## begin

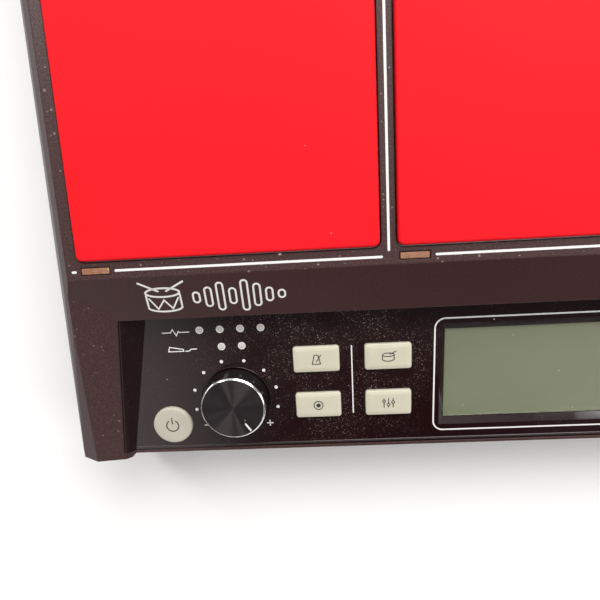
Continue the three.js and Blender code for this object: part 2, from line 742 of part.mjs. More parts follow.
function addSocketBoard() {
  let sockets = box(SOCKET_BOARD.x, SOCKET_BOARD.y, SOCKET_BOARD.z);
  const half = JACK.body / 2;
  const inner = CASE.halfDepth - REAR.wall - GAP;
  const nutY = [recessY + GAP, recessY + 2];
  jacks.forEach((x) => {
    const at = [x, JACK.axisZ];
    const body = box([x - half, x + half], [JACK.frontY, inner], [13, JACK.axisZ + half]);
    sockets = sockets.add(body).add(rodAlongY(JACK.barrel, [inner - 1, nutY[0] + 0.5], at));
    sockets = sockets.add(rodAlongY(JACK.nut, nutY, at, 6));
    const bore = [nutY[1] - JACK.boreDepth, nutY[1] + 1];
    sockets = sockets.subtract(rodAlongY(JACK.bore, bore, at));
  });
  const mouthY = [CASE.halfDepth - 18, recessY + 0.6];
  [usb, power].forEach((socket) => {
    const x = [socket.x - socket.halfWidth, socket.x + socket.halfWidth];
    sockets = sockets.add(box(x, mouthY, socket.z));
  });
  const boreY = [mouthY[0] + 4, mouthY[1] + 1];
  const [usbHalf, usbTall] = usb.bore;
  const usbMiddle = middle(usb.z);
  const usbX = [usb.x - usbHalf, usb.x + usbHalf];
  const usbBore = box(usbX, boreY, [usbMiddle - usbTall, usbMiddle + usbTall]);
  const inletBore = rodAlongY(power.bore, boreY, [power.x, middle(power.z)]);
  addPiece("jack_board", sockets.subtract(usbBore).subtract(inletBore), SOCKET_BLACK);
}

addUpperCase();
addLowerCase();
addScrewsAndFeet();
addPads();
addLightGuides();
addPadSupport();
addControlPanel();
addDisplay();
addButtons();
addKnob(-1, "volume_knob", "volume_shaft", "volume_pot");
addKnob(1, "data_dial", "data_shaft", "data_encoder");
addControlBoard();
addMainBoard();
addSocketBoard();

export default drumPad;
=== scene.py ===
"""Electronic drum pad: the visible pieces, materials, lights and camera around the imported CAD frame.

Lengths are millimetres where a name ends in _MM or a value goes through mm(), and metres elsewhere.
Panel coordinates: u to the right, v down the slope from the control panel's rear edge, n outwards.
"""

import json
import math

import bpy
from mathutils import Matrix, Vector


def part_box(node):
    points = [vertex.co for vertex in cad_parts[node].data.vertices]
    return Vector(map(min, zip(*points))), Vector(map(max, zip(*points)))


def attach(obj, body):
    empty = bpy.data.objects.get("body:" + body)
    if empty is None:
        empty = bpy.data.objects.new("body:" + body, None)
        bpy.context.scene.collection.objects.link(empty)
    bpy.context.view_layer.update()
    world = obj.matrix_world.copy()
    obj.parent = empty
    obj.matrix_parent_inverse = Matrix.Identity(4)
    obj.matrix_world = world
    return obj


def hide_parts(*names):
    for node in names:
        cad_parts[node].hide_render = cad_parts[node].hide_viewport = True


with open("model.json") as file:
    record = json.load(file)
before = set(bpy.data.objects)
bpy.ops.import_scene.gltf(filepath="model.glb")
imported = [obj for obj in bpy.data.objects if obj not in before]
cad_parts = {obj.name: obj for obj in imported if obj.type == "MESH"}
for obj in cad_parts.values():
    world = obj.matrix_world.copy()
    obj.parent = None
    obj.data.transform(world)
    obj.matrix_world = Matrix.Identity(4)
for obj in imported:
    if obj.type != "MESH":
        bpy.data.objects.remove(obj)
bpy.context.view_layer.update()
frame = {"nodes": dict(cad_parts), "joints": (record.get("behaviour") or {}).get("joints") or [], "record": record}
NODES = frame["nodes"]
JOINTS = {joint["name"]: joint for joint in frame["joints"]}
SCENE = bpy.context.scene
RIGHT = Vector((1, 0, 0))


def mm(*values):
    """Millimetres to metres: one number, or several as a tuple."""
    scaled = tuple(value / 1000 for value in values)
    return scaled[0] if len(scaled) == 1 else scaled


# ---------- places taken from the frame ----------

CASE_BODY, PAD_COUNT = "case", 8
KNOB_U_MM, KNOB_V_MM = 123.4, 38.9
DECK_BEFORE_PADS_MM = 6.8
BROW_DROP_MM, BROW_RUN_MM = 6.47, 17.9
REAR_RECESS_MM = 2.5

PANEL_NORMAL = Vector(JOINTS["volume_turn"]["axis"]).normalized()
UP_SLOPE = PANEL_NORMAL.cross(RIGHT)
KNOB_FOOT = Vector(JOINTS["volume_turn"]["pos_m"])


def axes_matrix(x_axis, y_axis, z_axis, origin):
    """A matrix that takes local x, y, z to those directions, with its origin there."""
    turn = Matrix((x_axis, y_axis, z_axis)).transposed().to_4x4()
    return Matrix.Translation(origin) @ turn


PANEL_ORIGIN = KNOB_FOOT + UP_SLOPE * mm(KNOB_V_MM) - RIGHT * KNOB_FOOT.x
PANEL = axes_matrix(RIGHT, UP_SLOPE, PANEL_NORMAL, PANEL_ORIGIN)


def on_panel(u, v, n=0.0):
    """The matrix of a place on the control panel; local y runs up the slope."""
    return PANEL @ Matrix.Translation(Vector(mm(u, -v, n)))


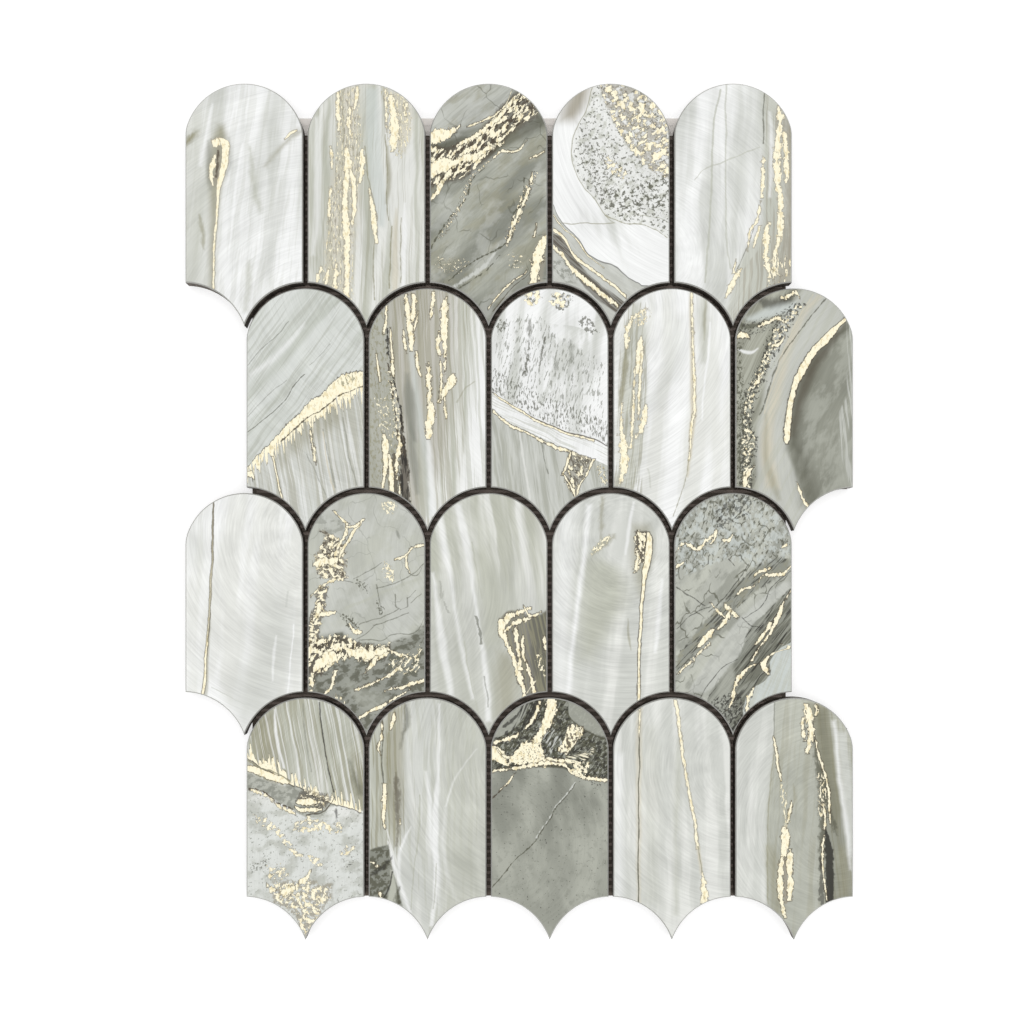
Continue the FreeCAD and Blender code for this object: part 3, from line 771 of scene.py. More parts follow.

## end

■ What is asked ■
From the records above, print exactly the lines that run from the line with "addUpperCase();" to the line with "before = set(bpy.data.objects)", inclusive.

■ Full answer ■
addUpperCase();
addLowerCase();
addScrewsAndFeet();
addPads();
addLightGuides();
addPadSupport();
addControlPanel();
addDisplay();
addButtons();
addKnob(-1, "volume_knob", "volume_shaft", "volume_pot");
addKnob(1, "data_dial", "data_shaft", "data_encoder");
addControlBoard();
addMainBoard();
addSocketBoard();

export default drumPad;
=== scene.py ===
"""Electronic drum pad: the visible pieces, materials, lights and camera around the imported CAD frame.

Lengths are millimetres where a name ends in _MM or a value goes through mm(), and metres elsewhere.
Panel coordinates: u to the right, v down the slope from the control panel's rear edge, n outwards.
"""

import json
import math

import bpy
from mathutils import Matrix, Vector


def part_box(node):
    points = [vertex.co for vertex in cad_parts[node].data.vertices]
    return Vector(map(min, zip(*points))), Vector(map(max, zip(*points)))


def attach(obj, body):
    empty = bpy.data.objects.get("body:" + body)
    if empty is None:
        empty = bpy.data.objects.new("body:" + body, None)
        bpy.context.scene.collection.objects.link(empty)
    bpy.context.view_layer.update()
    world = obj.matrix_world.copy()
    obj.parent = empty
    obj.matrix_parent_inverse = Matrix.Identity(4)
    obj.matrix_world = world
    return obj


def hide_parts(*names):
    for node in names:
        cad_parts[node].hide_render = cad_parts[node].hide_viewport = True


with open("model.json") as file:
    record = json.load(file)
before = set(bpy.data.objects)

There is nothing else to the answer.